## BEGIN Information supplied

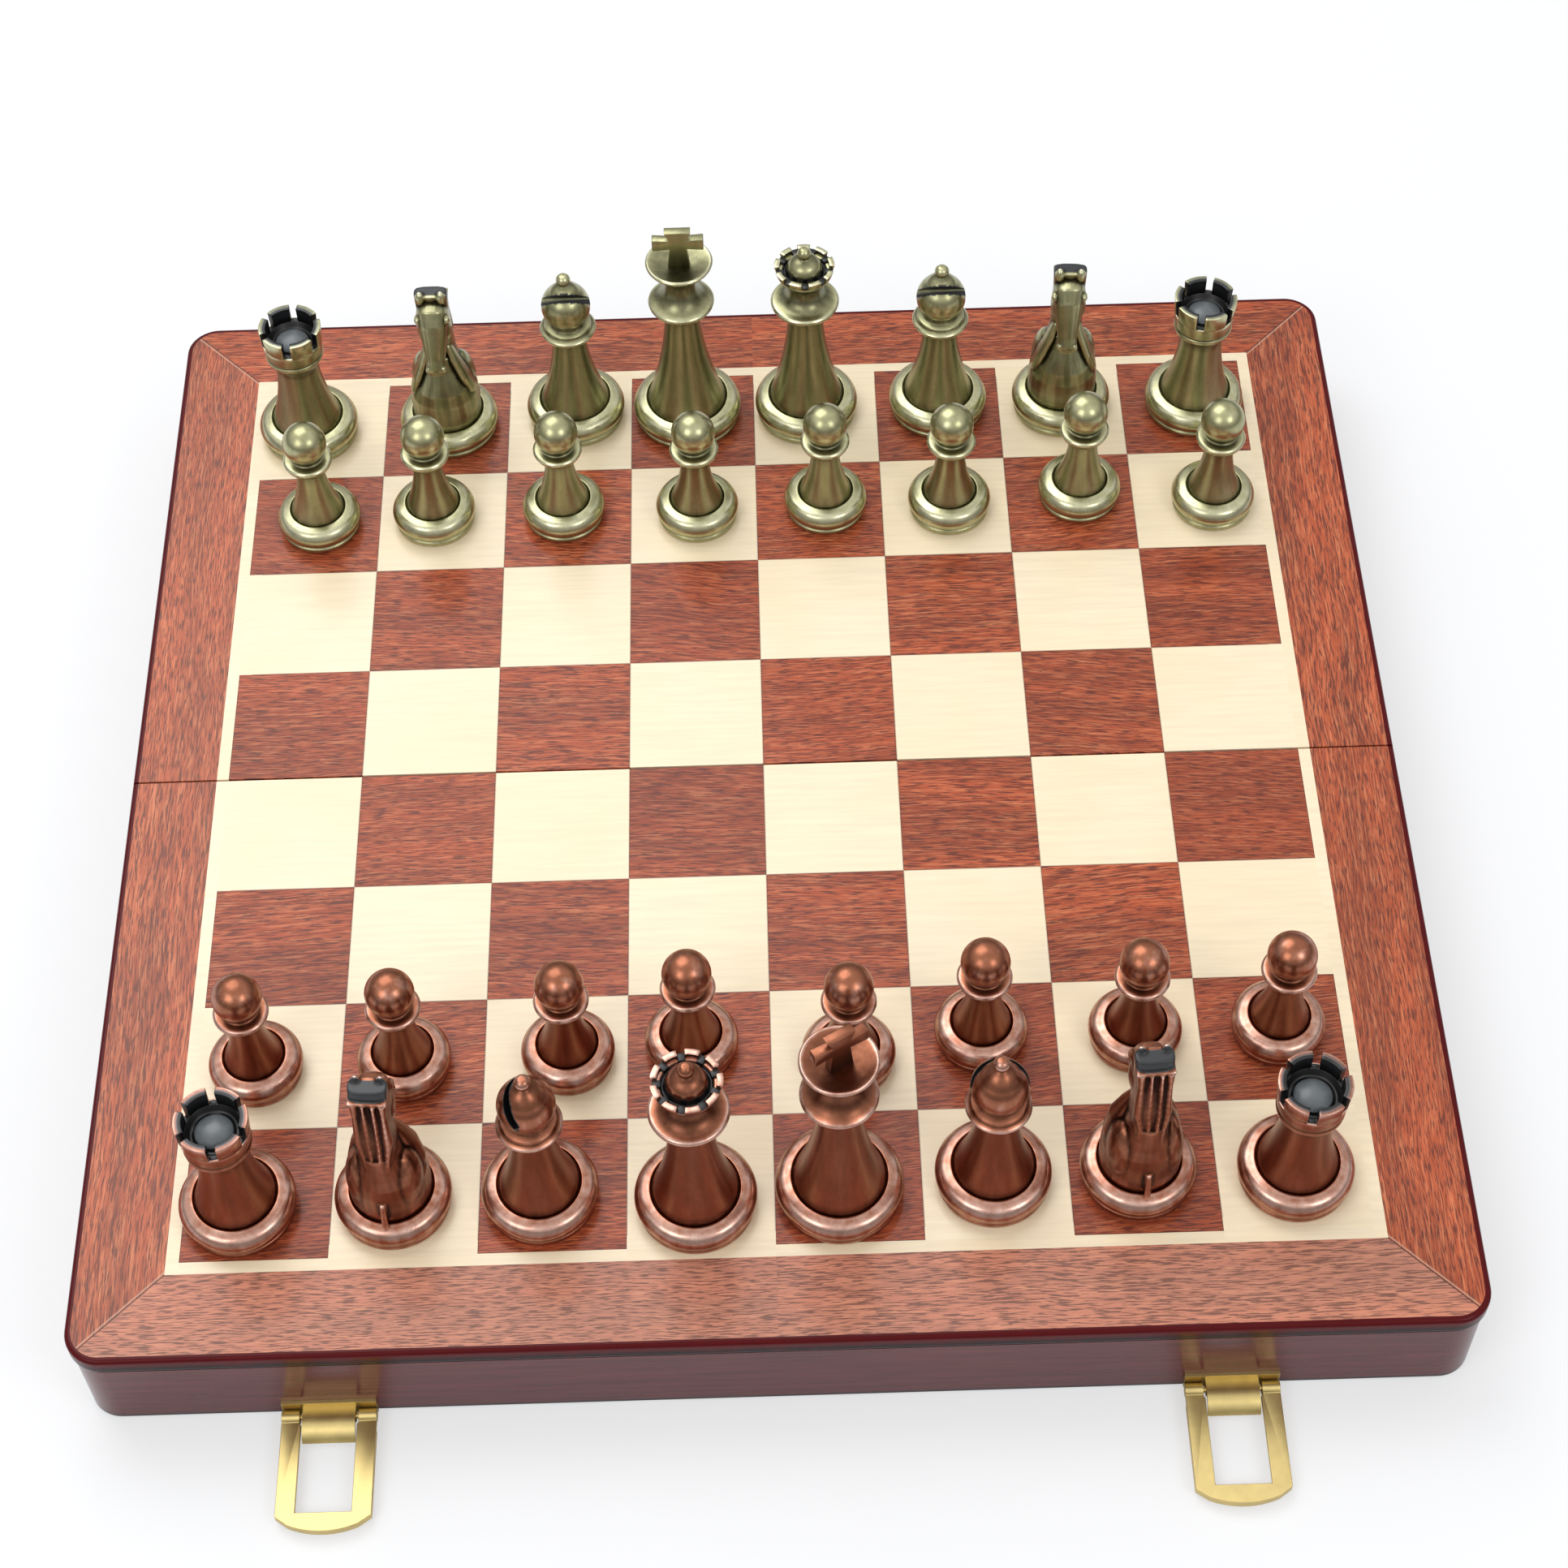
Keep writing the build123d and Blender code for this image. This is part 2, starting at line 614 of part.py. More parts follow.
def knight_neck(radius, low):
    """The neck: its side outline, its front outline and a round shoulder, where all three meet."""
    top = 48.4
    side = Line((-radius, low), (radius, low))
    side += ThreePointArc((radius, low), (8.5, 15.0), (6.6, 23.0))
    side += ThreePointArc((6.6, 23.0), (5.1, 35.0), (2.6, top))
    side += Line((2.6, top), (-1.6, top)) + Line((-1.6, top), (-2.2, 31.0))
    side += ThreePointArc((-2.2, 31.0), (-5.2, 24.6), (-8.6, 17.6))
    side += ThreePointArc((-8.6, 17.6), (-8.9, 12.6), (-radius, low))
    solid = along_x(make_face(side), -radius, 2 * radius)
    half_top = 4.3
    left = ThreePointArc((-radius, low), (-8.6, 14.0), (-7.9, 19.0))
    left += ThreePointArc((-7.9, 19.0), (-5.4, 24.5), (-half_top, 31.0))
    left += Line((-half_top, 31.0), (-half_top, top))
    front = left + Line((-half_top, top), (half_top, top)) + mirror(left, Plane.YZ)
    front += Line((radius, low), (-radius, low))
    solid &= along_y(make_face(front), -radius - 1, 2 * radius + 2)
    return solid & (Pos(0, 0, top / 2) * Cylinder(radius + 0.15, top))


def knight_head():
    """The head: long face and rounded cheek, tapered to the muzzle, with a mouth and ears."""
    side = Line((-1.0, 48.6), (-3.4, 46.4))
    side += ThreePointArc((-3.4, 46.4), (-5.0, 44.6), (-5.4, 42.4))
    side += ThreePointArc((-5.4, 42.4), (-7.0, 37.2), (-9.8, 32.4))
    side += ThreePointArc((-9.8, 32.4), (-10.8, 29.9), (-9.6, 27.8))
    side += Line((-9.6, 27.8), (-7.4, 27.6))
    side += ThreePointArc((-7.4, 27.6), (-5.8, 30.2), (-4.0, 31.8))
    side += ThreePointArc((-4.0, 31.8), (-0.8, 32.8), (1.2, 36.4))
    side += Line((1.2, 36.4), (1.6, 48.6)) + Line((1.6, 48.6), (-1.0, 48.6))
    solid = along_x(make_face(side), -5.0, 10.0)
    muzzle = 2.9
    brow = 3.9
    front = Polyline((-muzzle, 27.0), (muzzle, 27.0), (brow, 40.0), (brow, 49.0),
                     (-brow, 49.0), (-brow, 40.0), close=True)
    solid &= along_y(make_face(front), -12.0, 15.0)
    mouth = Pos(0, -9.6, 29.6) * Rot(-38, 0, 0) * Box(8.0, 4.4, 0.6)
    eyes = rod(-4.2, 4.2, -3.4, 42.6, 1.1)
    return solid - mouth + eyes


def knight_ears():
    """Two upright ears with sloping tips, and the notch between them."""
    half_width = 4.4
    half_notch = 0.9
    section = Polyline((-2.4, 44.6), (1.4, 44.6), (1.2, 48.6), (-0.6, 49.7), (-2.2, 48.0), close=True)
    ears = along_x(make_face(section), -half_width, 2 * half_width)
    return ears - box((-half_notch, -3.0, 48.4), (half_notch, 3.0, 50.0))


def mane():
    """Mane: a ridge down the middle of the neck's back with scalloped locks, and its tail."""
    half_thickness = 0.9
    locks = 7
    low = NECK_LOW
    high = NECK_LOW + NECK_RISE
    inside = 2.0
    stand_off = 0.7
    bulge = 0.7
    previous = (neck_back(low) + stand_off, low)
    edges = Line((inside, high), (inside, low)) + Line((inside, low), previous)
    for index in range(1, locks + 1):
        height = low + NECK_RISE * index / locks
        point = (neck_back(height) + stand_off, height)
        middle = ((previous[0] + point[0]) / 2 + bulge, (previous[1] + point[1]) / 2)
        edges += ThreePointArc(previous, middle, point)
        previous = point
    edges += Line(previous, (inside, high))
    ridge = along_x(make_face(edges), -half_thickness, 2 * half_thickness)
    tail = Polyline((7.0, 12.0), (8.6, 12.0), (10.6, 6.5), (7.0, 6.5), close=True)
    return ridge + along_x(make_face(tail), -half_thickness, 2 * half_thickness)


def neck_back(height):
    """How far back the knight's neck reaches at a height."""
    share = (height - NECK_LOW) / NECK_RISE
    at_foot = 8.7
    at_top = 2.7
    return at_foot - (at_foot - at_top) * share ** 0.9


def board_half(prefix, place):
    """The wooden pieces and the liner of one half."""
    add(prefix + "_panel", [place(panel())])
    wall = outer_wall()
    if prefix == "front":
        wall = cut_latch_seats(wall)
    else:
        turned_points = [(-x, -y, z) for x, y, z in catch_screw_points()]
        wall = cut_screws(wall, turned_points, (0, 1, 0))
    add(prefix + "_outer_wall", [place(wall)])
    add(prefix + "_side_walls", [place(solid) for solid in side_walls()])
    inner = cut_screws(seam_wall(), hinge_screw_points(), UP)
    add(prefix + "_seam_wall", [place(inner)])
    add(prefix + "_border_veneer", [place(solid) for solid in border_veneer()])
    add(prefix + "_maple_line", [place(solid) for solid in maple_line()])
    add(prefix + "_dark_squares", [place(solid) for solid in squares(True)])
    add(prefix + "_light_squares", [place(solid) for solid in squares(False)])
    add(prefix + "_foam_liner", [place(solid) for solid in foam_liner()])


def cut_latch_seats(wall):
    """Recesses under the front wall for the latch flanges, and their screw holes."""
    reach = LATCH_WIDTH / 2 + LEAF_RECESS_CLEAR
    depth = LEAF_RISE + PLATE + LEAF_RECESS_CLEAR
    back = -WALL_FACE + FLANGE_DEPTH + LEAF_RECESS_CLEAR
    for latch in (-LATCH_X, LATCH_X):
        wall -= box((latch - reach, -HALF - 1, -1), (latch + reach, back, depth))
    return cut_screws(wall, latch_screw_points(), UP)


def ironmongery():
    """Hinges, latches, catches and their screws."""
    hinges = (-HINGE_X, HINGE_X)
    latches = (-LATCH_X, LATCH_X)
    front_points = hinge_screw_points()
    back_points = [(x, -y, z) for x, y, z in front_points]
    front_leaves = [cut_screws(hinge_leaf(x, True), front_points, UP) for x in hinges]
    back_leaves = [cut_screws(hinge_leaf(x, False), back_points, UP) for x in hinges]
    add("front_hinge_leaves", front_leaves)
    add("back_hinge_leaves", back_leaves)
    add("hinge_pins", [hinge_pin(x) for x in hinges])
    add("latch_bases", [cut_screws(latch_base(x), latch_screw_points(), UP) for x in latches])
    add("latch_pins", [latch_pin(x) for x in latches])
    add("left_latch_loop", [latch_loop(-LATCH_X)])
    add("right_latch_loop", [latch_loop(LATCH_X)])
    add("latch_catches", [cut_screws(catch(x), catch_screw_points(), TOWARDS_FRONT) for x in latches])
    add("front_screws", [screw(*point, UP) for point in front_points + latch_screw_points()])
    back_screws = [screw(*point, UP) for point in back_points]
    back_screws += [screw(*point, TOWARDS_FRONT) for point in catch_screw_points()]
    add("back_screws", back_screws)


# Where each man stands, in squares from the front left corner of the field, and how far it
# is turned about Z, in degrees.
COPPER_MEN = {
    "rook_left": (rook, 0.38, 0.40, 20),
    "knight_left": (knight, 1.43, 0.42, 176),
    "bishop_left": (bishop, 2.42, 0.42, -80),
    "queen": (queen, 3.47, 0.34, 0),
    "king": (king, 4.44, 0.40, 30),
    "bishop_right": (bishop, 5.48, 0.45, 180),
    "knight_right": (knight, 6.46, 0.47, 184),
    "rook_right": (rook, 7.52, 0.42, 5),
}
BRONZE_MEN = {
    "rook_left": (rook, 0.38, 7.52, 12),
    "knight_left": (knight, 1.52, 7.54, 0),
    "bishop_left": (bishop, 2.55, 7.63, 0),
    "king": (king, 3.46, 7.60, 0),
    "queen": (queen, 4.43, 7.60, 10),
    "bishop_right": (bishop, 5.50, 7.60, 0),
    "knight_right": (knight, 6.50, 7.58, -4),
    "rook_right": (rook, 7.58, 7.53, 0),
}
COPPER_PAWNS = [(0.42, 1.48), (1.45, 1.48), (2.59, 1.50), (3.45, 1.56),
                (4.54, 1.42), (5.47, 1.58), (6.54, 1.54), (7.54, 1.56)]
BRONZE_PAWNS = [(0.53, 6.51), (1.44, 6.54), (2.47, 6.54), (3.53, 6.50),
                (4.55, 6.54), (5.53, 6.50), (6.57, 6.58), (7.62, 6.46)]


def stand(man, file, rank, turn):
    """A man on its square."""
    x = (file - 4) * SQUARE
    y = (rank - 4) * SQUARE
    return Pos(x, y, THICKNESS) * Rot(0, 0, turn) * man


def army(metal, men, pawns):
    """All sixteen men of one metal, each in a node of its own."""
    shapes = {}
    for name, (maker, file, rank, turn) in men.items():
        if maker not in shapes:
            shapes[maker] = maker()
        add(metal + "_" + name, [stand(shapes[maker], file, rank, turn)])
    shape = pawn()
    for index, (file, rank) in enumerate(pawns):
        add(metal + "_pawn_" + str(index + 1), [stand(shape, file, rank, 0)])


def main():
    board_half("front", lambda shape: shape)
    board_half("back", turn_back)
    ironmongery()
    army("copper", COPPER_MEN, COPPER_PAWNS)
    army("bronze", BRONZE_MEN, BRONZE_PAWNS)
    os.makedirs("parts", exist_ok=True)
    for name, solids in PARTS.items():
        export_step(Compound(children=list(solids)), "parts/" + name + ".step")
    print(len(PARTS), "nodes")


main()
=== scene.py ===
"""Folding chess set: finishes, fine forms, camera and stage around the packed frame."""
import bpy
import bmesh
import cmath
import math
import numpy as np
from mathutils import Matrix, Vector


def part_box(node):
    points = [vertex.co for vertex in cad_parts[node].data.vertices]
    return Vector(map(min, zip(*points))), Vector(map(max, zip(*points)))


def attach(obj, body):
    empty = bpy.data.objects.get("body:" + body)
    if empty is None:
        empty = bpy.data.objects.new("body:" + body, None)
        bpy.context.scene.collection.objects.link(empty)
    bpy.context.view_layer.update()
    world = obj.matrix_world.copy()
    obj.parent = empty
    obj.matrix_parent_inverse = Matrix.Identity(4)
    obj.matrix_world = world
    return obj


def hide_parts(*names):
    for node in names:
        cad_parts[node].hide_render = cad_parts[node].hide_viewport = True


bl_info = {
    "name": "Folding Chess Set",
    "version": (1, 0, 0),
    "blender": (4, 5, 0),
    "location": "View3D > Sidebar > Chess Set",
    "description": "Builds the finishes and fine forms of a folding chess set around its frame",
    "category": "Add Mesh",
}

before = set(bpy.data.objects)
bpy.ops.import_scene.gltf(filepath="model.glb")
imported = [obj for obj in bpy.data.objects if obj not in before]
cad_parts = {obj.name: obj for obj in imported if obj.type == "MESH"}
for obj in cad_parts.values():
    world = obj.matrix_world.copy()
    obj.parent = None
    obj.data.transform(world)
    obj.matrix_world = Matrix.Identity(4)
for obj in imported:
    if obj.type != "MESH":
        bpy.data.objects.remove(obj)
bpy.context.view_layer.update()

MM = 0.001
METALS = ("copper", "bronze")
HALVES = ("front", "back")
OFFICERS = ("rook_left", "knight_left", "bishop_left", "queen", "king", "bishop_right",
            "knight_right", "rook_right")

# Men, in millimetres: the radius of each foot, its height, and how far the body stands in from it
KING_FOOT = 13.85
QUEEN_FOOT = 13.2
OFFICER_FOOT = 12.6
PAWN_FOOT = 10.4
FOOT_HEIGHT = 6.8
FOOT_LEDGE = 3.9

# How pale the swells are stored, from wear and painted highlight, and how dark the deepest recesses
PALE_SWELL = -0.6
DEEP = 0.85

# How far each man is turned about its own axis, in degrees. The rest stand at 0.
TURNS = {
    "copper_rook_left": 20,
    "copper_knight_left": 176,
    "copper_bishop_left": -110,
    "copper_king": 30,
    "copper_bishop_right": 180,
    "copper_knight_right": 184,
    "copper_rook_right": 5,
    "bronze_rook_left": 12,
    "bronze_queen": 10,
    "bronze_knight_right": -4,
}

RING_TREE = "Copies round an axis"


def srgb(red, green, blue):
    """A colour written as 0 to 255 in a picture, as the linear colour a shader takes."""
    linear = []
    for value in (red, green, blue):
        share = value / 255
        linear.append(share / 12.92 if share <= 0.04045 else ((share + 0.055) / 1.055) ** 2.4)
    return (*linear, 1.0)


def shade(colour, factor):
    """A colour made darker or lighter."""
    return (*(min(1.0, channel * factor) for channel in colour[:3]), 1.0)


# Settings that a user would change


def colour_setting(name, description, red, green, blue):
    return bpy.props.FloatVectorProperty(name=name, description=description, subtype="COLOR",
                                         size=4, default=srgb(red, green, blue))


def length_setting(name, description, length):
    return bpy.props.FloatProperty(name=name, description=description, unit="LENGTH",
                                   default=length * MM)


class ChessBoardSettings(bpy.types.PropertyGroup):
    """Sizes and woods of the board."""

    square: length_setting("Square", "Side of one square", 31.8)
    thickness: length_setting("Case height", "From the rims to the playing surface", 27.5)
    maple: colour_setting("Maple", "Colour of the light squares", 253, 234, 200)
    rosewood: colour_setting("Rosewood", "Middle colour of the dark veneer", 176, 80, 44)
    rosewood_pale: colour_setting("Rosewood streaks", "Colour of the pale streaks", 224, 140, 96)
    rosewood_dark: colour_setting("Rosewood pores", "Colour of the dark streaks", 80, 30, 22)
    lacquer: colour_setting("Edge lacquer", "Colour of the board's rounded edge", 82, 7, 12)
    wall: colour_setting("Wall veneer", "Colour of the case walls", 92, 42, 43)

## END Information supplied

> Objective:
Give back, word for word, only the lines above from the line holding "for index, (file, rank)" to the line holding "obj.parent = empty", both included.

> Solved exercise:
    for index, (file, rank) in enumerate(pawns):
        add(metal + "_pawn_" + str(index + 1), [stand(shape, file, rank, 0)])


def main():
    board_half("front", lambda shape: shape)
    board_half("back", turn_back)
    ironmongery()
    army("copper", COPPER_MEN, COPPER_PAWNS)
    army("bronze", BRONZE_MEN, BRONZE_PAWNS)
    os.makedirs("parts", exist_ok=True)
    for name, solids in PARTS.items():
        export_step(Compound(children=list(solids)), "parts/" + name + ".step")
    print(len(PARTS), "nodes")


main()
=== scene.py ===
"""Folding chess set: finishes, fine forms, camera and stage around the packed frame."""
import bpy
import bmesh
import cmath
import math
import numpy as np
from mathutils import Matrix, Vector


def part_box(node):
    points = [vertex.co for vertex in cad_parts[node].data.vertices]
    return Vector(map(min, zip(*points))), Vector(map(max, zip(*points)))


def attach(obj, body):
    empty = bpy.data.objects.get("body:" + body)
    if empty is None:
        empty = bpy.data.objects.new("body:" + body, None)
        bpy.context.scene.collection.objects.link(empty)
    bpy.context.view_layer.update()
    world = obj.matrix_world.copy()
    obj.parent = empty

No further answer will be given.